◆ **SUPPLIED DATA**:
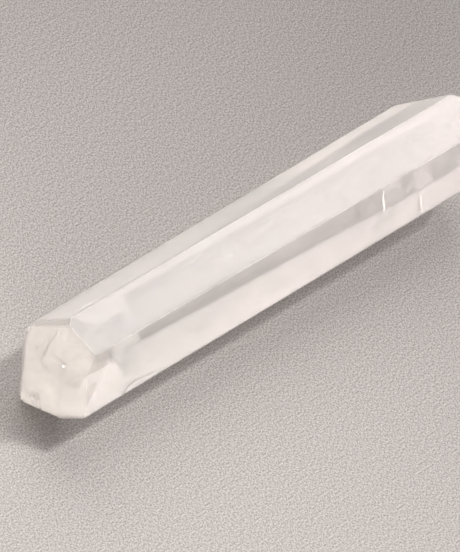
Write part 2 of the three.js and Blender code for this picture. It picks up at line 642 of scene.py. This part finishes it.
def base_rule(p):
    """A cloud that is thin behind the bevel and the scar. It is also whiter and thicker low on the
    near side and thinner up by the top: painted light and shade that even out the light coming in
    through the top.
    """
    # Painted shade: the inner layers thin out up by the top near corner, where much light comes in
    # through the top face.
    near_top = smooth(-4.0, 3.5, 0.72 * p.z - 0.69 * p.y)
    cloud = 1.0 + 0.08 * mottle(Vector((0.0, p.y, p.z)), 4.2, 5.0)
    inner = smooth(0.45, 0.7, p.x)
    clear = smooth(6.45, 6.9, outward(BEVEL).dot(p))
    walls = min(8.3 - outward(TOP).dot(p), 7.9 - outward(NEAR).dot(p))
    cover = 1.0 - inner * near_top * smooth(0.5, 3.5, p.z) * (1.0 - smooth(0.5, 4.0, walls))
    # Painted light: thicker low down, and whiter low on the near side, where less light reaches.
    low = 1.0 + 0.6 * smooth(-1.0, 5.0, -p.z)
    scar = 1.0 - smooth(0.5, 1.2, math.hypot(0.7 * (p.y - SCAR_PLACE[0]), p.z - SCAR_PLACE[1]))
    lower_near = smooth(-1.5, 3.0, -p.z - 0.35 * p.y) * (1.0 - smooth(0.0, 4.0, p.y))
    upper_near = smooth(1.5, 4.0, -p.y) * smooth(-1.5, 1.5, p.z)
    white = 0.2 * (1.0 - smooth(2.0, 5.0, p.y)) + 0.3 * lower_near - 0.3 * upper_near - 0.4 * scar
    white += 0.1 * mottle(p, 1.8, 19.0)
    return cloud * cover * low * (1.0 - 0.7 * clear) * (1.0 - 0.25 * scar), white


class MESH_OT_quartz_base_cloud(bpy.types.Operator):
    """Build the dense cloud behind the cut base"""

    bl_idname = "mesh.quartz_base_cloud"
    bl_label = "Base cloud"

    def execute(self, context):
        settings = context.scene.quartz_haze
        white = settings.base_colour
        shade = tone(white, CLOUD_SHADE)
        material = veil_material(
            "base_cloud", (shade, shade), white, settings.base_density, fine=1.4, contrast=0.8
        )
        for number, x in enumerate(CLOUD_PLACES):
            wave = 0.15 + 0.05 * number
            bm = cross_sheet(x, CLOUD_REACH, CLOUD_STEP, wave, CLOUD_SEED + number, CLOUD_SKIN)
            set_thickness(bm, base_rule, CLOUD_SKIN, CLOUD_FEATHER)
            new_piece(f"base_cloud_{number + 1}", bm, material)
        return {"FINISHED"}


# ---------------------------------------------------------------------------------------------
# Veils
# ---------------------------------------------------------------------------------------------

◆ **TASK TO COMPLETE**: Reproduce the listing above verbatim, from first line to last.

◆ **RESPONSE**:
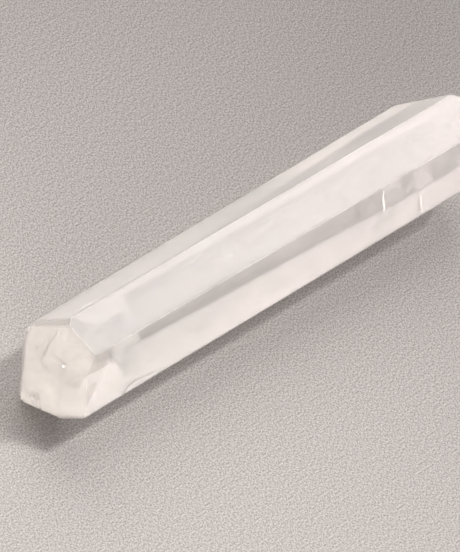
Write part 2 of the three.js and Blender code for this picture. It picks up at line 642 of scene.py. This part finishes it.
def base_rule(p):
    """A cloud that is thin behind the bevel and the scar. It is also whiter and thicker low on the
    near side and thinner up by the top: painted light and shade that even out the light coming in
    through the top.
    """
    # Painted shade: the inner layers thin out up by the top near corner, where much light comes in
    # through the top face.
    near_top = smooth(-4.0, 3.5, 0.72 * p.z - 0.69 * p.y)
    cloud = 1.0 + 0.08 * mottle(Vector((0.0, p.y, p.z)), 4.2, 5.0)
    inner = smooth(0.45, 0.7, p.x)
    clear = smooth(6.45, 6.9, outward(BEVEL).dot(p))
    walls = min(8.3 - outward(TOP).dot(p), 7.9 - outward(NEAR).dot(p))
    cover = 1.0 - inner * near_top * smooth(0.5, 3.5, p.z) * (1.0 - smooth(0.5, 4.0, walls))
    # Painted light: thicker low down, and whiter low on the near side, where less light reaches.
    low = 1.0 + 0.6 * smooth(-1.0, 5.0, -p.z)
    scar = 1.0 - smooth(0.5, 1.2, math.hypot(0.7 * (p.y - SCAR_PLACE[0]), p.z - SCAR_PLACE[1]))
    lower_near = smooth(-1.5, 3.0, -p.z - 0.35 * p.y) * (1.0 - smooth(0.0, 4.0, p.y))
    upper_near = smooth(1.5, 4.0, -p.y) * smooth(-1.5, 1.5, p.z)
    white = 0.2 * (1.0 - smooth(2.0, 5.0, p.y)) + 0.3 * lower_near - 0.3 * upper_near - 0.4 * scar
    white += 0.1 * mottle(p, 1.8, 19.0)
    return cloud * cover * low * (1.0 - 0.7 * clear) * (1.0 - 0.25 * scar), white


class MESH_OT_quartz_base_cloud(bpy.types.Operator):
    """Build the dense cloud behind the cut base"""

    bl_idname = "mesh.quartz_base_cloud"
    bl_label = "Base cloud"

    def execute(self, context):
        settings = context.scene.quartz_haze
        white = settings.base_colour
        shade = tone(white, CLOUD_SHADE)
        material = veil_material(
            "base_cloud", (shade, shade), white, settings.base_density, fine=1.4, contrast=0.8
        )
        for number, x in enumerate(CLOUD_PLACES):
            wave = 0.15 + 0.05 * number
            bm = cross_sheet(x, CLOUD_REACH, CLOUD_STEP, wave, CLOUD_SEED + number, CLOUD_SKIN)
            set_thickness(bm, base_rule, CLOUD_SKIN, CLOUD_FEATHER)
            new_piece(f"base_cloud_{number + 1}", bm, material)
        return {"FINISHED"}


# ---------------------------------------------------------------------------------------------
# Veils
# ---------------------------------------------------------------------------------------------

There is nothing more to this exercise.